The most immediate result was straightforward:
- The $6,000/month retainer was eliminated entirely.
But the more important outcomes were operational:
- Faster response times to journalist requests and breaking narratives
- More consistent mentions, driven by timing and relevance rather than mass outreach
- Clearer positioning, because the team saw which themes repeatedly resonated
- Better internal alignment, since messaging was built from real market conversations
- A repeatable system that didn’t depend on one person’s memory or hustle
The founder described the new approach as “compounding.” Each week of monitoring improved the next week’s outreach because patterns became easier to spot: which topics were emerging, which objections were trending, and which misconceptions kept resurfacing.
Key Takeaways: What Other Founders Can Copy
This case wasn’t about rejecting PR expertise. It was about placing leverage where it belonged: inside the team that understands the market best.
Key lessons:
- PR is a timing game disguised as a writing game. Strong pitches matter, but being early and relevant matters more.
- Monitoring beats brainstorming. The best angles are often already forming in public—your job is to notice them first.

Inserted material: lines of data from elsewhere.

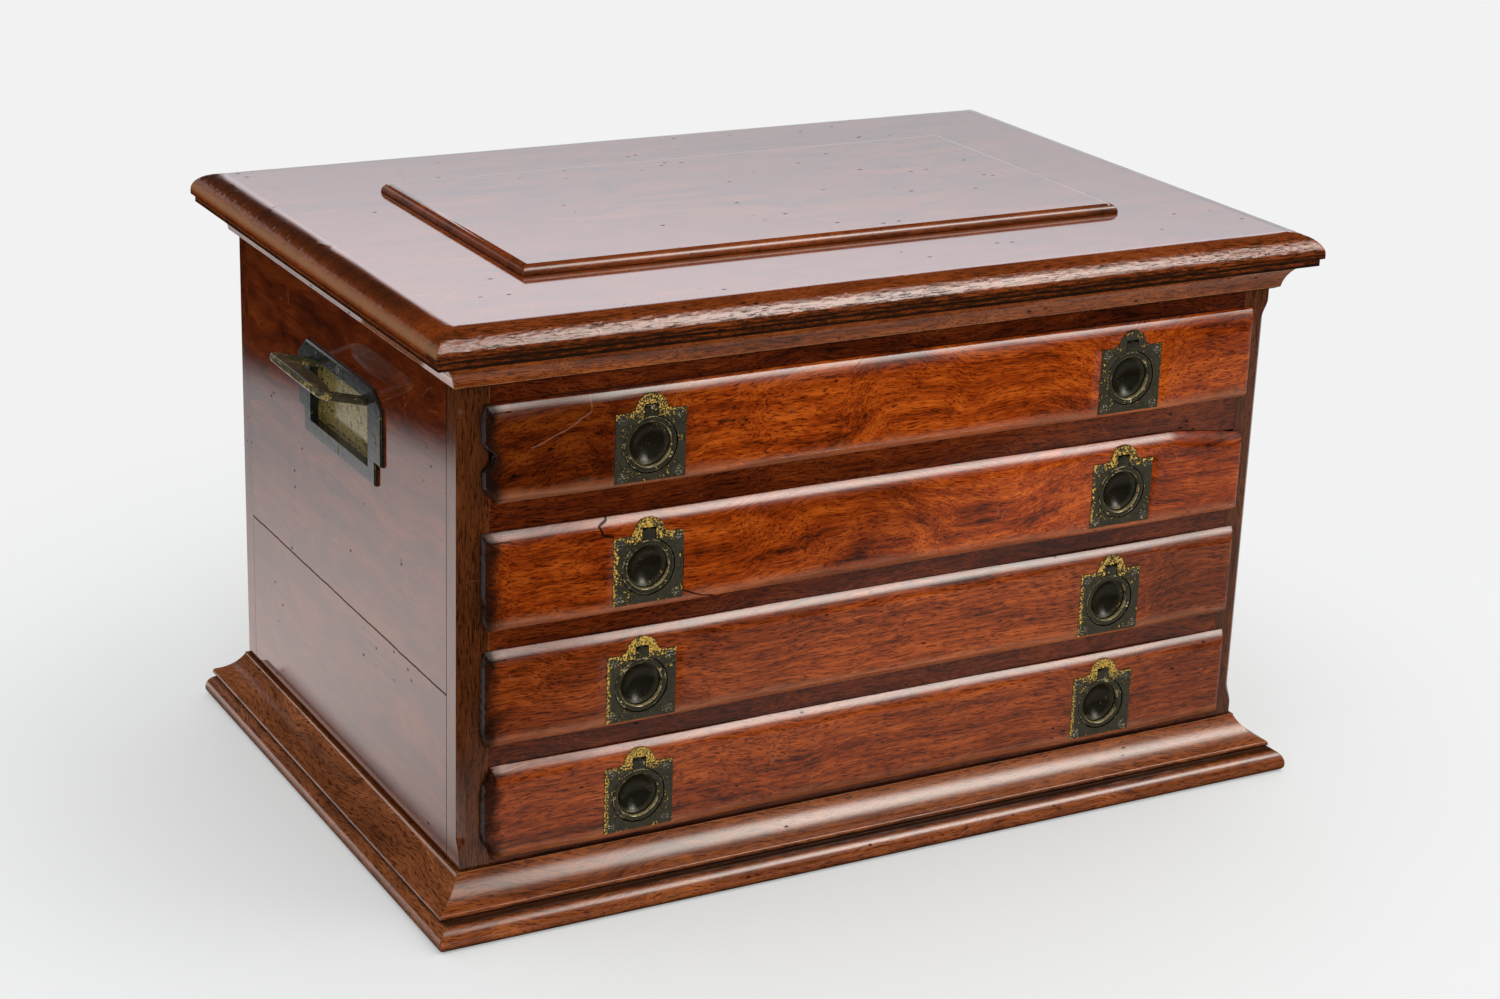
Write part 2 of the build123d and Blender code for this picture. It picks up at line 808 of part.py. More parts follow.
# ---------------------------------------------------------------- drawers
lip_back_y = front_y - lip_gap
face_y = lip_back_y - lip_thickness
tongue_back_y = lip_back_y + tongue_thickness
lip_half_width = opening_x + lip_overlap_side
tongue_half_width = opening_x - tongue_clearance
drawer_half_width = opening_x - drawer_side_clearance
drawer_end_y = back_panel_y - drawer_back_gap
drawer_inner_x = drawer_half_width - drawer_side_thickness

plate_blank = pull_blank(seat_play)
plate_part = pull_plate()
ring_part = pull_ring()

for number, floor in enumerate(opening_floors):
    name = f"drawer_{number + 1}"
    front_z = floor - lip_overlap_height
    side_z = floor + runner_gap
    bottom_z = side_z + groove_rise
    places = {
        "left": pull_place(number, -1, face_y, front_z).location,
        "right": pull_place(number, 1, face_y, front_z).location,
    }

    with BuildPart() as front:
        block(
            (-lip_half_width, lip_half_width),
            (face_y, lip_back_y),
            (front_z, front_z + opening_height + 2 * lip_overlap_height),
        )
        fillet(faces().sort_by(Axis.Y)[0].edges(), radius=lip_edge_radius)
        block(
            (-tongue_half_width, tongue_half_width),
            (lip_back_y, tongue_back_y),
            (floor + tongue_clearance, floor + opening_height - tongue_clearance),
        )
        block(
            (-drawer_inner_x - groove_depth, drawer_inner_x + groove_depth),
            (tongue_back_y - groove_depth, tongue_back_y),
            (bottom_z - groove_play, bottom_z + drawer_bottom_thickness + groove_play),
            mode=Mode.SUBTRACT,
        )
        for place in places.values():
            add(plate_blank.moved(place), mode=Mode.SUBTRACT)
            for fixing in pull_screw_set(slotted=False):
                add(fixing.moved(place), mode=Mode.SUBTRACT)
    finish(front, f"{name}_front")

    with BuildPart() as box:
        for x_range in both_sides(drawer_inner_x, drawer_half_width):
            block(x_range, (tongue_back_y, drawer_end_y), (side_z, side_z + drawer_side_height))
        block(
            (-drawer_inner_x - groove_depth, drawer_inner_x + groove_depth),
            (tongue_back_y, drawer_end_y),
            (bottom_z - groove_play, bottom_z + drawer_bottom_thickness + groove_play),
            mode=Mode.SUBTRACT,
        )
        block(
            (-drawer_inner_x, drawer_inner_x),
            (drawer_end_y - drawer_back_thickness, drawer_end_y),
            (
                bottom_z + drawer_bottom_thickness + groove_play,
                side_z + drawer_side_height - drawer_back_drop,
            ),
        )
    finish(box, f"{name}_box")

    with BuildPart() as bottom:
        block(
            (
                -drawer_inner_x - groove_depth + groove_play,
                drawer_inner_x + groove_depth - groove_play,
            ),
            (tongue_back_y - groove_depth + groove_play, drawer_end_y),
            (bottom_z, bottom_z + drawer_bottom_thickness),
        )
    finish(bottom, f"{name}_bottom")

    with BuildPart() as pull_plates:
        for place in places.values():
            add(plate_part.moved(place))
    finish(pull_plates, f"{name}_pull_plates")

    with BuildPart() as pull_screws:
        for place in places.values():
            for fixing in pull_screw_set():
                add(fixing.moved(place))
    finish(pull_screws, f"{name}_pull_screws")

    for side, place in places.items():
        with BuildPart() as ring:
            add(ring_part.moved(place))
        finish(ring, f"{name}_ring_{side}")
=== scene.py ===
"""Looks for an old mahogany table chest: figured and polished wood, worn brass, and the stage."""
import json
import math

import bmesh
import bpy
from mathutils import Matrix, Vector, noise


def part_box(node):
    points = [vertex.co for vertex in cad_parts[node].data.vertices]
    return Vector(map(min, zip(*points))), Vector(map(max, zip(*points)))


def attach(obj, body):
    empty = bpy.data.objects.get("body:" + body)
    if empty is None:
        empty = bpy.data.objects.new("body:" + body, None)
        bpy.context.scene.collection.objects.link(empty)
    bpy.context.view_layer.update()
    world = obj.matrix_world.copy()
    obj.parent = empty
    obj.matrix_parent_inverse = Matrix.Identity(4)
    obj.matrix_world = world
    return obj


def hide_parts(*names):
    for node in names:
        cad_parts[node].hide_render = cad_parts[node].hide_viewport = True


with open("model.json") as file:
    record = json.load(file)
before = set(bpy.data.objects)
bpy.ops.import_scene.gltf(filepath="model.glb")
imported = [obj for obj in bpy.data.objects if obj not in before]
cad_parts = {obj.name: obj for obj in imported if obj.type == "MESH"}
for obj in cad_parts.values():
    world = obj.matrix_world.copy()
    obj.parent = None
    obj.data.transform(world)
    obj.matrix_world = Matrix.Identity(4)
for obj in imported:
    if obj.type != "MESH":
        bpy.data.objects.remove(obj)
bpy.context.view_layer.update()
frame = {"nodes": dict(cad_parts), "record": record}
NODES = frame["nodes"]
BODY_OF = {
    node: body
    for body, members in frame["record"]["behaviour"]["bodies"].items()
    for node in members
}
MM = 0.001


# ---------------------------------------------------------------- camera
CAMERA_PLACE = Vector((-0.6289, -1.1332, 0.5798))
CAMERA_FORWARD = Vector((0.45912655, 0.82226492, -0.33627847))
CAMERA_ROLL = 0.036
CAMERA_LENS = 70.8  # on a sensor 36 mm wide


def place_camera():
    level = CAMERA_FORWARD.cross(Vector((0, 0, 1))).normalized()
    upright = level.cross(CAMERA_FORWARD)
    right = level * math.cos(CAMERA_ROLL) + upright * math.sin(CAMERA_ROLL)
    up = upright * math.cos(CAMERA_ROLL) - level * math.sin(CAMERA_ROLL)
    lens = bpy.data.cameras.new("camera")
    lens.lens = CAMERA_LENS
    lens.sensor_width = 36.0
    lens.sensor_fit = "HORIZONTAL"
    lens.clip_start = 0.01
    camera = bpy.data.objects.new("camera", lens)
    turn = Matrix((right, up, -CAMERA_FORWARD)).transposed().to_4x4()
    camera.matrix_world = Matrix.Translation(CAMERA_PLACE) @ turn
    bpy.context.scene.collection.objects.link(camera)
    bpy.context.scene.camera = camera


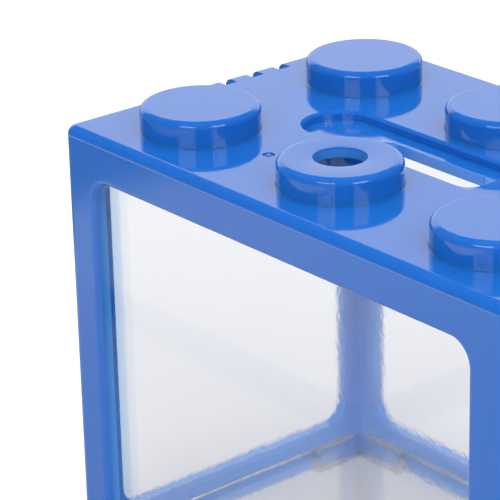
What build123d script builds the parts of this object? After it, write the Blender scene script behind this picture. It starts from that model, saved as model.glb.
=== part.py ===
from build123d import *
from math import cos, radians, sin
import os

# Stackable fish tank: a clear box under a one-piece studded cover frame, in millimetres.
# The origin is on the table, under the middle of the tank. X runs along the long front face,
# Y towards the back and Z up.

# Cover frame
length = 120.0
width = 78.0
deck_height = 95.0
frame_wall = 3.0
deck_thickness = 2.2
corner_round = 2.2
inner_corner_round = 1.0
top_edge_round = 1.8

# Windows
pillar_width = 8.8
lintel_height = 9.3
sill_height = 10.7
window_corner_round = 4.5
window_edge_round = 1.2

# Studs on the deck
stud_diameter = 23.2
stud_height = 5.0
stud_pitch_x = 40.0
stud_pitch_y = 42.0
stud_columns = 3
stud_rows = 2
stud_wall = 2.2
stud_top = 2.0
stud_rim_round = 1.3
stud_rim_steps = 3
stud_hole_diameter = 10.0

# Feeding dish with its through slot
dish_length = 61.6
dish_width = 14.2
dish_depth = 1.8
dish_rim_chamfer = 0.5
slot_length = 30.0
slot_width = 7.0

# Air notches in the short ends
notch_count = 5
notch_pitch = 7.0
notch_width = 2.9
notch_reach = 3.8
notch_depth = 3.4

# Gate mark left by the moulding, between two studs of the front row
gate_dimple_diameter = 2.4
gate_dimple_depth = 0.3
gate_nub_diameter = 0.9

# Clear tank
tank_clearance = 0.4
tank_wall = 2.2
tank_corner_round = 3.0
tank_rim_drop = 2.2
tank_rim_chamfer = 0.4
floor_thickness = 2.0
floor_clearance = 0.4
floor_inner_round = 1.4
foot_leg = 14.0
foot_arch_round = 2.5

# Places worked out from the sizes above
deck_underside = deck_height - deck_thickness
dish_floor = deck_height - dish_depth
dish_underside = dish_floor - deck_thickness
stud_radius = stud_diameter / 2
stud_hollow_radius = stud_radius - stud_wall
stud_hollow_top = deck_height + stud_height - stud_top
inner_length = length - 2 * frame_wall
inner_width = width - 2 * frame_wall
window_height = deck_height - lintel_height - sill_height
window_middle = sill_height + window_height / 2
front_window_width = length - 2 * pillar_width
end_window_width = width - 2 * pillar_width
tank_length = inner_length - 2 * tank_clearance
tank_width = inner_width - 2 * tank_clearance
tank_top = deck_underside - tank_rim_drop
floor_underside = stud_height + floor_clearance
floor_top = floor_underside + floor_thickness
gate_x = -stud_pitch_x / 2
gate_y = -stud_pitch_y / 2

os.makedirs("parts", exist_ok=True)


with BuildPart() as studded_frame:
    # Outer block of the moulding, with its rounded top edge
    with BuildSketch():
        RectangleRounded(length, width, corner_round)
    extrude(amount=deck_height)
    fillet(studded_frame.faces().sort_by(Axis.Z)[-1].edges(), top_edge_round)

    # Feeding dish pressed into the deck, its floor as thick as the deck
    with BuildSketch(Plane.XY.offset(deck_height)):
        SlotOverall(dish_length, dish_width)
    extrude(amount=-dish_depth, mode=Mode.SUBTRACT)
    dish_rim = studded_frame.faces().filter_by(Plane.XY).sort_by(Axis.Z)[-1].inner_wires()[0]
    chamfer(dish_rim.edges(), dish_rim_chamfer)

    # Studs: straight buttons, then the rounded rim in a few steps, which keeps their facets few
    with BuildSketch(Plane.XY.offset(deck_height)):
        with GridLocations(stud_pitch_x, stud_pitch_y, stud_columns, stud_rows):
            Circle(stud_radius)
    extrude(amount=stud_height - stud_rim_round)
    for stud in GridLocations(stud_pitch_x, stud_pitch_y, stud_columns, stud_rows):
        for step in range(stud_rim_steps + 1):
            turn = radians(90 * step / stud_rim_steps)
            step_height = deck_height + stud_height - stud_rim_round * (1 - sin(turn))
            with BuildSketch(Plane.XY.offset(step_height)):
                with Locations(stud):
                    Circle(stud_radius - stud_rim_round * (1 - cos(turn)))
        loft(ruled=True)

    # Inside of the cover: open at the bottom, with room for the dish
    with BuildSketch():
        RectangleRounded(inner_length, inner_width, inner_corner_round)
    extrude(amount=dish_underside, mode=Mode.SUBTRACT)
    with BuildSketch(Plane.XY.offset(dish_underside)):
        RectangleRounded(inner_length, inner_width, inner_corner_round)
        SlotOverall(dish_length + 2 * deck_thickness, dish_width + 2 * deck_thickness, mode=Mode.SUBTRACT)
    extrude(amount=dish_depth, mode=Mode.SUBTRACT)
    with BuildSketch(Plane.XY.offset(deck_underside)):
        with GridLocations(stud_pitch_x, stud_pitch_y, stud_columns, stud_rows):
            Circle(stud_hollow_radius)
        SlotOverall(dish_length + 2 * deck_thickness, dish_width + 2 * deck_thickness, mode=Mode.SUBTRACT)
    extrude(amount=stud_hollow_top - deck_underside, mode=Mode.SUBTRACT)

    # Windows in the two long faces and the two short ends
    with BuildSketch(Plane.XZ):
        with Locations((0, window_middle)):
            RectangleRounded(front_window_width, window_height, window_corner_round)
    extrude(amount=width, both=True, mode=Mode.SUBTRACT)
    with BuildSketch(Plane.YZ):
        with Locations((0, window_middle)):
            RectangleRounded(end_window_width, window_height, window_corner_round)
    extrude(amount=length, both=True, mode=Mode.SUBTRACT)
    for axis in (Axis.X, Axis.Y):
        for side in (0, -1):
            face = studded_frame.faces().filter_by(axis).group_by(axis)[side].sort_by(SortBy.AREA)[-1]
            fillet(face.inner_wires()[0].edges(), window_edge_round)

    # Feeding slot, stud hole, air notches and gate mark
    with BuildSketch(Plane.XY.offset(deck_height)):
        SlotOverall(slot_length, slot_width)
    extrude(amount=-(deck_height - sill_height), mode=Mode.SUBTRACT)
    with Locations((0, -stud_pitch_y / 2, deck_height + stud_height)):
        Hole(stud_hole_diameter / 2, depth=2 * stud_top)
    for side in (-1, 1):
        notch_x = side * (length / 2 - notch_reach / 2 + 1)
        with Locations((notch_x, 0, deck_height)):
            with GridLocations(0, notch_pitch, 1, notch_count):
                Box(notch_reach + 2, notch_width, 2 * notch_depth, mode=Mode.SUBTRACT)
    with BuildSketch(Plane.XY.offset(deck_height)):
        with Locations((gate_x, gate_y)):
            Circle(gate_dimple_diameter / 2)
            Circle(gate_nub_diameter / 2, mode=Mode.SUBTRACT)
    extrude(amount=-gate_dimple_depth, mode=Mode.SUBTRACT)

studded_frame.part.label = "studded_frame"
export_step(studded_frame.part, "parts/studded_frame.step")


with BuildPart() as clear_tank:
    # Box with a raised floor
    with BuildSketch():
        RectangleRounded(tank_length, tank_width, tank_corner_round)
    extrude(amount=tank_top)
    with BuildSketch(Plane.XY.offset(floor_top)):
        RectangleRounded(tank_length - 2 * tank_wall, tank_width - 2 * tank_wall,
                         tank_corner_round - tank_wall)
    extrude(amount=tank_top - floor_top, mode=Mode.SUBTRACT)
    inner_floor = clear_tank.faces().filter_by(Plane.XY).filter_by(lambda f: abs(f.center().Z - floor_top) < 0.01)
    fillet(inner_floor.edges(), floor_inner_round)
    rim = clear_tank.faces().sort_by(Axis.Z)[-1]
    chamfer(rim.edges(), tank_rim_chamfer)

    # Room for the studs of a tank below, which leaves a foot at each corner
    with BuildSketch():
        RectangleRounded(tank_length - 2 * tank_wall, tank_width - 2 * tank_wall,
                         tank_corner_round - tank_wall)
    extrude(amount=floor_underside, mode=Mode.SUBTRACT)
    for plane, span, reach in (
        (Plane.XZ, tank_length - 2 * foot_leg, tank_width),
        (Plane.YZ, tank_width - 2 * foot_leg, tank_length),
    ):
        with BuildSketch(plane) as arch:
            with Locations((0, 0)):
                Rectangle(span, 2 * floor_underside)
            fillet(arch.vertices(), foot_arch_round)
        extrude(amount=reach, both=True, mode=Mode.SUBTRACT)

clear_tank.part.label = "clear_tank"
export_step(clear_tank.part, "parts/clear_tank.step")
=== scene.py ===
import math

import bmesh
import bpy
from mathutils import Matrix, Vector


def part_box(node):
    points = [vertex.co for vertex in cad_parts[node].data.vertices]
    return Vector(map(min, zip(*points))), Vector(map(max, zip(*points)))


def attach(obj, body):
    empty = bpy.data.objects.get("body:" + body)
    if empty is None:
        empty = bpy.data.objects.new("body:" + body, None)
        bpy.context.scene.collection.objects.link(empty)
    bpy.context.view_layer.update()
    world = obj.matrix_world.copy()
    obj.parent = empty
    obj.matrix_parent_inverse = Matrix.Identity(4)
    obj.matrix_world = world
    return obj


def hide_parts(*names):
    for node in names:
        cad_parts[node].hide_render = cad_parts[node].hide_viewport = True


# Stackable fish tank: studded cover frame in glossy blue plastic over a clear box.
# Sizes are in metres. X runs along the long front face, Y towards the back, Z up.

MM = 0.001

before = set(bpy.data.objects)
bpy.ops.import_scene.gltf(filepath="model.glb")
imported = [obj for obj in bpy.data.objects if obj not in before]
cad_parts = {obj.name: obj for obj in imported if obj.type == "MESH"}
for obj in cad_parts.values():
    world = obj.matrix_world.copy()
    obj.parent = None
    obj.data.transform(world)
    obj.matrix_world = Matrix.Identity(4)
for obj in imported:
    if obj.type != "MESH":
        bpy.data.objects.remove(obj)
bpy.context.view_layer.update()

frame_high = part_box("studded_frame")[1]
tank_low, tank_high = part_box("clear_tank")

# Cover frame
stud_height = 5 * MM
half_length = frame_high.x
half_width = frame_high.y
deck_height = frame_high.z - stud_height
top_edge_round = 1.8 * MM
frame_wall = 3 * MM
# Studs on the deck
stud_radius = 11.6 * MM
stud_pitch_x = 40 * MM
stud_pitch_y = 42 * MM
stud_rim_round = 1.3 * MM
stud_foot_round = 0.22 * MM
stud_hole_radius = 5 * MM
stud_hole_round = 0.3 * MM
stud_top = 2 * MM
# The skin that covers each stud
skin_proud = 0.03 * MM
skin_thick = 1 * MM
skin_sunk = 0.1 * MM
flat_margin = 0.06 * MM
# Slot in the floor of the feeding dish
slot_half_length = 15 * MM
slot_half_width = 3.5 * MM
# Windows of the cover frame
window_half_length = 51.2 * MM
window_half_width = 30.2 * MM
window_middle = (10.7 + 85.7) / 2 * MM
window_half_height = (85.7 - 10.7) / 2 * MM
window_corner_round = 4.5 * MM
window_edge_round = 1.2 * MM
# Tank walls, floor and feet
tank_wall = 2.2 * MM
tank_corner_round = 3 * MM
tank_floor_top = 7.4 * MM
tank_floor_under = 5.4 * MM
tank_floor_round = 0.74 * MM
tank_rim_round = 0.4 * MM
foot_leg = 14 * MM
foot_arch_round = 2.5 * MM
# How far a cutting block reaches past what it cuts
cut_past = 5 * MM
# Two places closer than this are the same place
same_place = 1e-6

# Steps of the rounds in the meshes
spin_steps = 96
foot_steps = 6
rim_steps = 10
lip_steps = 5
upright_steps = 10
base_steps = 6
ridge_steps = 8
tank_rim_steps = 3

# Blue plastic, in linear colour
blue_deep = (0.010, 0.128, 0.50, 1)
blue_clouded = (0.012, 0.138, 0.53, 1)
# Painted light: the lighter blue painted round the windows, on the inside, in the slot and in the stud
# hole
blue_painted_glow = (0.085, 0.33, 0.80, 1)
# Painted highlight: the lighter blue of the mould line
mould_line_painted_highlight = (0.16, 0.30, 0.74, 1)
blue_reflection = (1.0, 0.94, 0.66, 1)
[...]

- Build a filter, not a firehose. A small set of high-signal inputs plus a clear triage checklist prevents overwhelm.
- Speed comes from prepared assets. Pre-approved bullets, proof points, and POVs turn “we should respond” into “sent.”
- Consistency beats campaigns. A lightweight daily and weekly cadence produces more steady coverage than occasional big pushes.
- Founder voice is the advantage. Agencies can write; founders can provide conviction, context, and credibility in real time.
Replacing a PR retainer didn’t require a massive budget or an elaborate tech stack. It required treating visibility as an operational discipline—one built on listening, fast synthesis, and clear points of view. When that happened, earned media stopped being something outsourced and became something the team could generate on demand.